= Digestion (alchemy) =

Process of applying heat over weeks

In alchemy, digestion refers to the process by which raw materials are transformed into a more purified or refined state. This concept is akin to the biological process of digestion in living organisms, where food is broken down into simpler forms for nourishment. However, in alchemy, digestion is metaphorical and symbolic rather than biological. The term is often used to describe the maturation of materials, where a substance undergoes a series of stages that lead to its ultimate transformation. This process typically involves heat, moisture, and time, allowing the substance to be 'digested' or broken down into its essence.

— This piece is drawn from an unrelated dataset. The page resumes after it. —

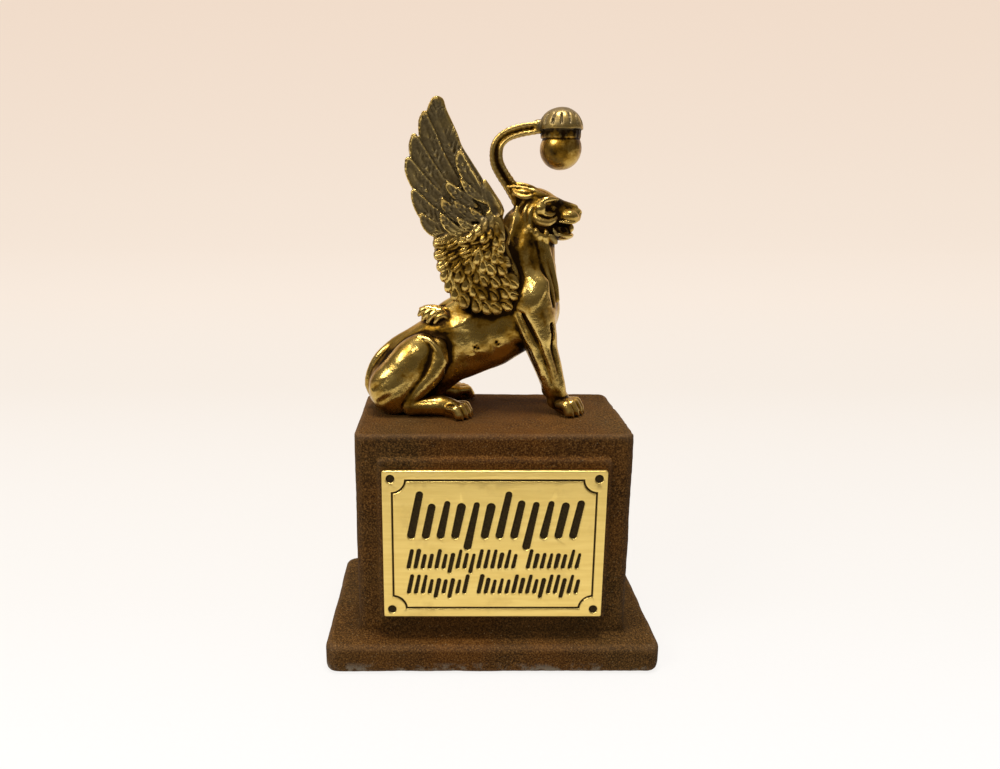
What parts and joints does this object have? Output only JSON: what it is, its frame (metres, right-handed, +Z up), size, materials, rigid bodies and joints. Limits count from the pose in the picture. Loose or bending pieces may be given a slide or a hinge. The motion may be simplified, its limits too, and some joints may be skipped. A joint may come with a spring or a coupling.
{
  "type": "griffin statuette",
  "caption": "Small cast-brass seated griffin holding a lamp on a curled bracket, on a cast-stone plinth with a brass nameplate.",
  "frame": {"origin": "centre of the plinth's underside", "axes": "+Z up, the nameplate faces -Y, the griffin looks along +X"},
  "size_m": [0.062, 0.037, 0.1025],
  "materials": {
    "griffin_brass": "antiqued cast brass, polished high spots and dark patina in the recesses",
    "plinth_stone": "grainy mottled red-brown cast stone",
    "nameplate_brass": "satin sheet brass with dark-filled engraving"
  },
  "bodies": {
    "root": {"griffin": "griffin_brass", "plinth": "plinth_stone", "nameplate": "nameplate_brass"}
  },
  "joints": []
}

Alchemy describes several stages of digestion, which are critical to achieving the 'philosopher's stone,' the legendary substance thought to grant immortality and the ability to transmute base metals into gold.

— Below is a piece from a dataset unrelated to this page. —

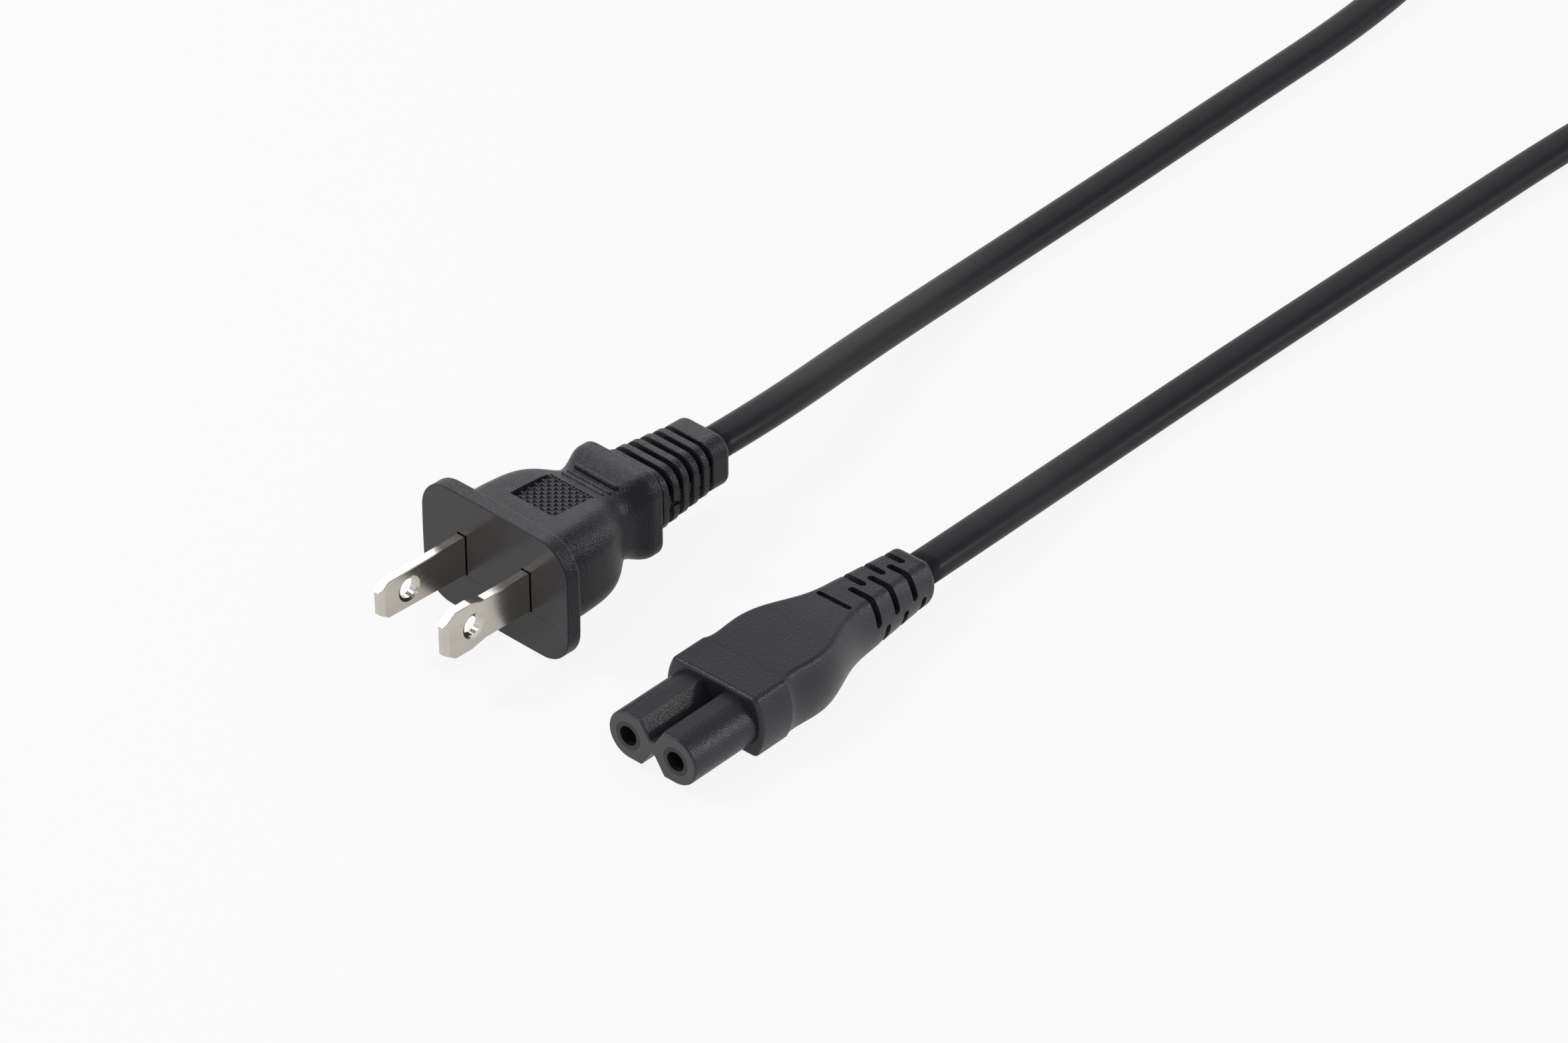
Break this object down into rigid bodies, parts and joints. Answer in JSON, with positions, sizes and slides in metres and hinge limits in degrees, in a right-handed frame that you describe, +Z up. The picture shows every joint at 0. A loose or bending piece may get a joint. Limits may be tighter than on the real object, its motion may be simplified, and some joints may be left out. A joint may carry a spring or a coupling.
{
  "type": "two-prong plug",
  "caption": "Moulded power plug with a narrow and a wide blade, knurled grips and a ringed strain relief, on a coiled flat lead that ends in a figure-eight connector.",
  "frame": {"origin": "centre of the plug's front face, midway between the prongs", "axes": "+X out of the front face along the prongs, +Y from the narrow prong to the wide one, +Z up from the surface that the plug and its lead lie on, which is at z = -9.9 mm"},
  "size_m": [0.3495, 0.0841, 0.0198],
  "materials": {
    "moulding": "satin black moulded vinyl, lightly textured",
    "prong": "nickel plated, softly polished",
    "jacket": "satin black vinyl",
    "bridge": "plain moulded",
    "carrier": "plain moulded",
    "core_dark": "plain vinyl",
    "core_light": "plain vinyl",
    "copper": "bare stranded copper",
    "contact": "bright formed strip",
    "tie": "soft black strap"
  },
  "bodies": {
    "root": {"plug_body": "moulding", "prong_bridge": "bridge", "narrow_prong": "prong", "wide_prong": "prong", "plug_jacket_end": "jacket", "plug_core_narrow": "core_dark", "plug_core_wide": "core_light", "plug_strands_narrow": "copper", "plug_strands_wide": "copper", "lead_at_plug": "jacket", "lead_coil": "jacket", "lead_at_connector": "jacket", "coil_tie": "tie", "connector_body": "moulding", "contact_carrier": "carrier", "socket_contact_left": "contact", "socket_contact_right": "contact", "connector_jacket_end": "jacket", "connector_core_left": "core_dark", "connector_core_right": "core_light", "connector_strands_left": "copper", "connector_strands_right": "copper"}
  },
  "joints": []
}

The alchemists believed that artificial metallic transmutation was possible as an analogy to what appeared to be a naturally occurring process of base metals being transformed into more noble ones, as their compositions were slowly altered over a period of thousands of years by the action of subterranean heat and water.

== The key stages ==

=== Calcination ===
This is the initial stage where the material is subjected to heat, leading to the release of volatile substances. In this phase, the material is broken down into ash, representing the stripping away of impurities.

=== Dissolution ===
Following calcination, the ashes are dissolved in a liquid, often water or an acidic solution. This step symbolizes the dissolution of the ego and the surrender of the self, paving the way for spiritual and material transformation.

=== Separation ===
The next phase involves separating the dissolved substance from any residual impurities. This process highlights the importance of discernment in both material and spiritual contexts.

=== Conjunction ===
After separation, the purified elements are recombined, creating a new, more refined substance. This symbolizes the integration of opposites, such as the masculine and feminine, leading to balance and harmony.

=== Fermentation ===
This stage represents a new birth or awakening. The material is subjected to processes that invoke change, often aided by the introduction of a 'soul' or spirit to the mixture.

=== Distillation ===
After fermentation, the mixture undergoes distillation, where it is purified through boiling and condensation. This step is crucial for removing remaining impurities and concentrating the essence of the material.

=== Coagulation ===
The final stage of digestion involves the solidification of the purified substance into its ultimate form. This symbolizes the achievement of the philosopher's stone, a representation of perfection and enlightenment.